Send back all the data below, exactly as given.
[start of PROVIDED MATERIAL]
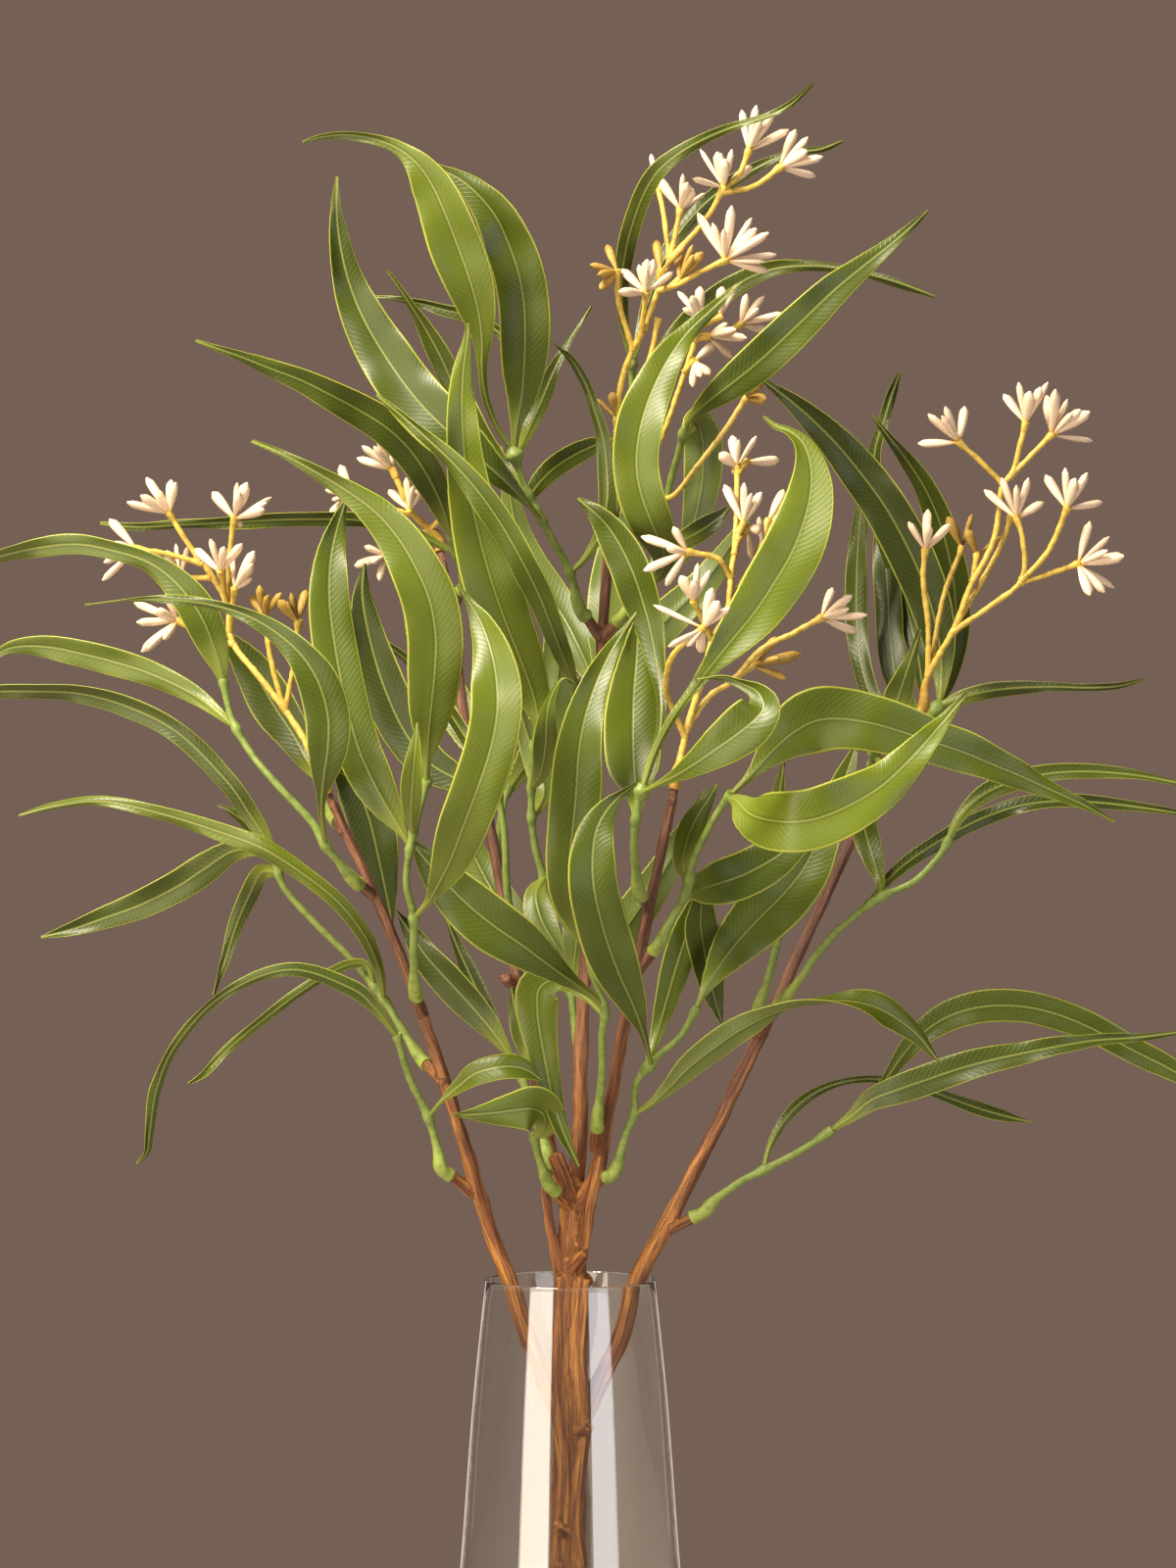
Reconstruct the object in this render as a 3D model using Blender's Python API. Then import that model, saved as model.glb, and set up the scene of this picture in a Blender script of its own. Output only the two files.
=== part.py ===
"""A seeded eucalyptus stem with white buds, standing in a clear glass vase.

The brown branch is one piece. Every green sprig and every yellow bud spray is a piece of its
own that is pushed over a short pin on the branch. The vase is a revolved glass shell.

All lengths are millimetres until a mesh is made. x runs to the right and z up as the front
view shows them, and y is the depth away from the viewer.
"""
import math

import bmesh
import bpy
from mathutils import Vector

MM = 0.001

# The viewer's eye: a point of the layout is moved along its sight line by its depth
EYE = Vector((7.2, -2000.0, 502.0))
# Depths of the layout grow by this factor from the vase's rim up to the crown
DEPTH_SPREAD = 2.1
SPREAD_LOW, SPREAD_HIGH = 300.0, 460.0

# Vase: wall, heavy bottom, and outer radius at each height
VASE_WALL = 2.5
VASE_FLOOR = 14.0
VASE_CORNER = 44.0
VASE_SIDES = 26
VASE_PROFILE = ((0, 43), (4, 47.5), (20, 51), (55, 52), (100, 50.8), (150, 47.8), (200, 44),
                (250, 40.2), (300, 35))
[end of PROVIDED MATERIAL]
» ANSWER FOR THIS EXERCISE
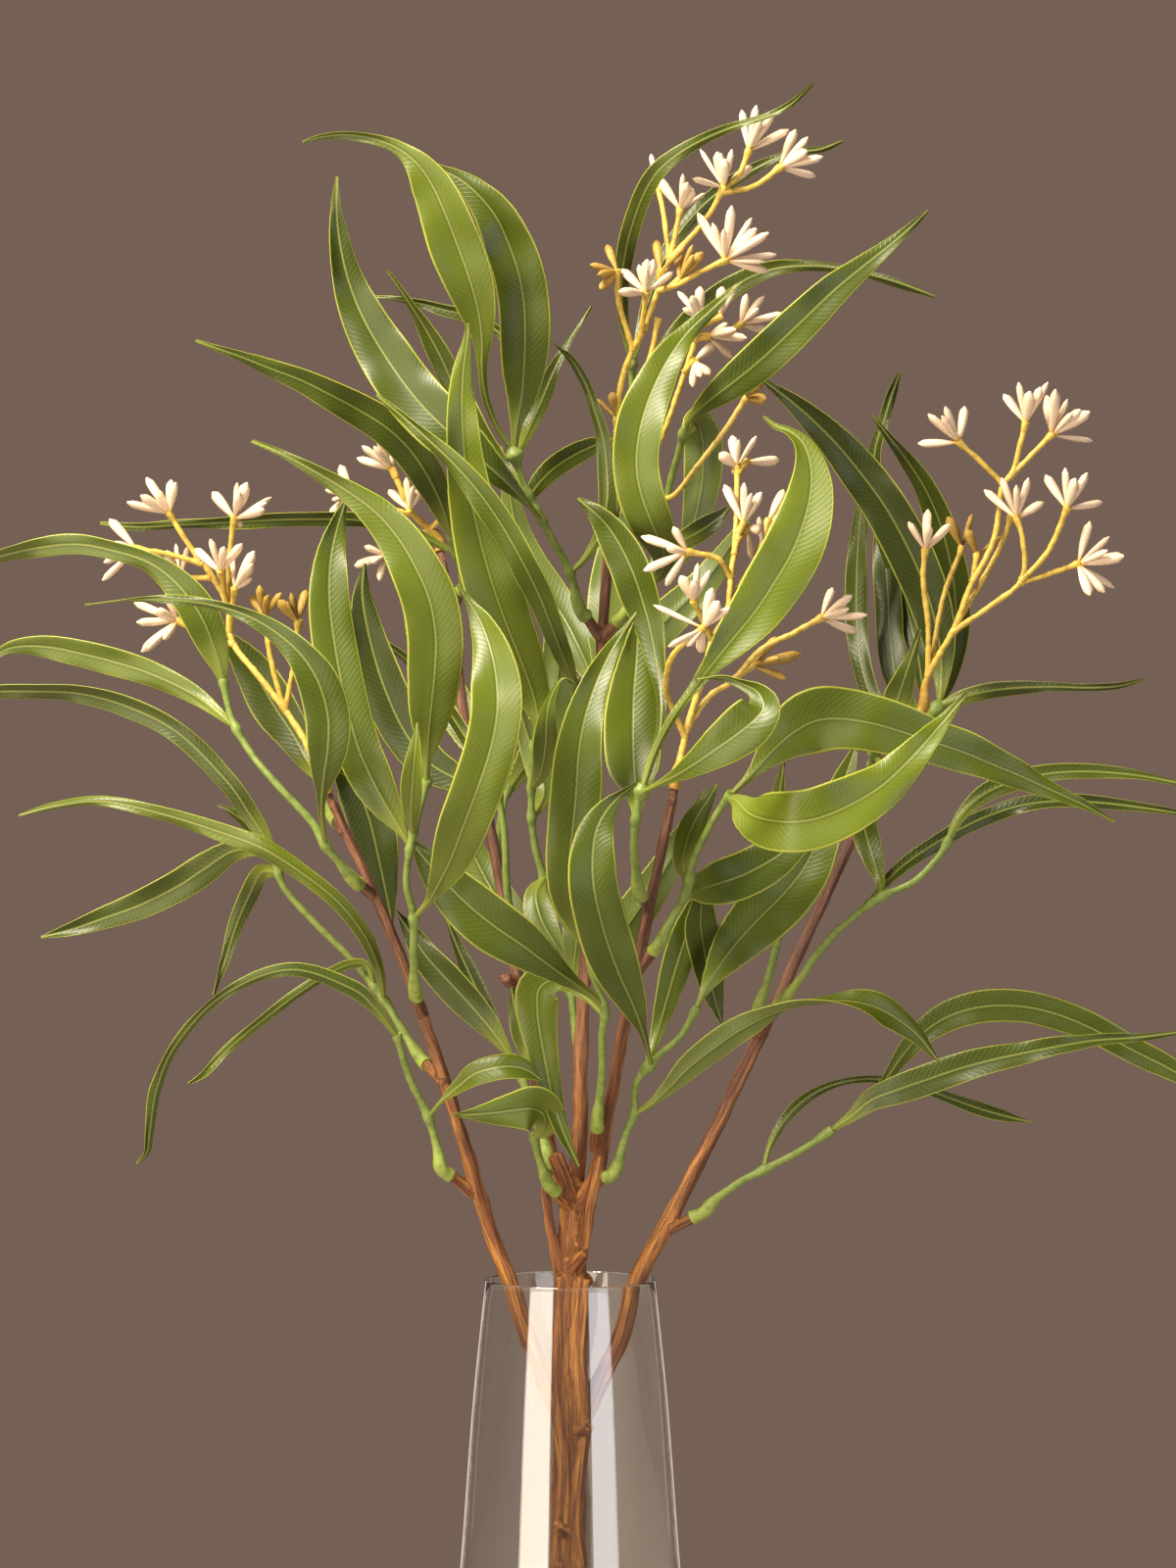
Reconstruct the object in this render as a 3D model using Blender's Python API. Then import that model, saved as model.glb, and set up the scene of this picture in a Blender script of its own. Output only the two files.
=== part.py ===
"""A seeded eucalyptus stem with white buds, standing in a clear glass vase.

The brown branch is one piece. Every green sprig and every yellow bud spray is a piece of its
own that is pushed over a short pin on the branch. The vase is a revolved glass shell.

All lengths are millimetres until a mesh is made. x runs to the right and z up as the front
view shows them, and y is the depth away from the viewer.
"""
import math

import bmesh
import bpy
from mathutils import Vector

MM = 0.001

# The viewer's eye: a point of the layout is moved along its sight line by its depth
EYE = Vector((7.2, -2000.0, 502.0))
# Depths of the layout grow by this factor from the vase's rim up to the crown
DEPTH_SPREAD = 2.1
SPREAD_LOW, SPREAD_HIGH = 300.0, 460.0

# Vase: wall, heavy bottom, and outer radius at each height
VASE_WALL = 2.5
VASE_FLOOR = 14.0
VASE_CORNER = 44.0
VASE_SIDES = 26
VASE_PROFILE = ((0, 43), (4, 47.5), (20, 51), (55, 52), (100, 50.8), (150, 47.8), (200, 44),
                (250, 40.2), (300, 35))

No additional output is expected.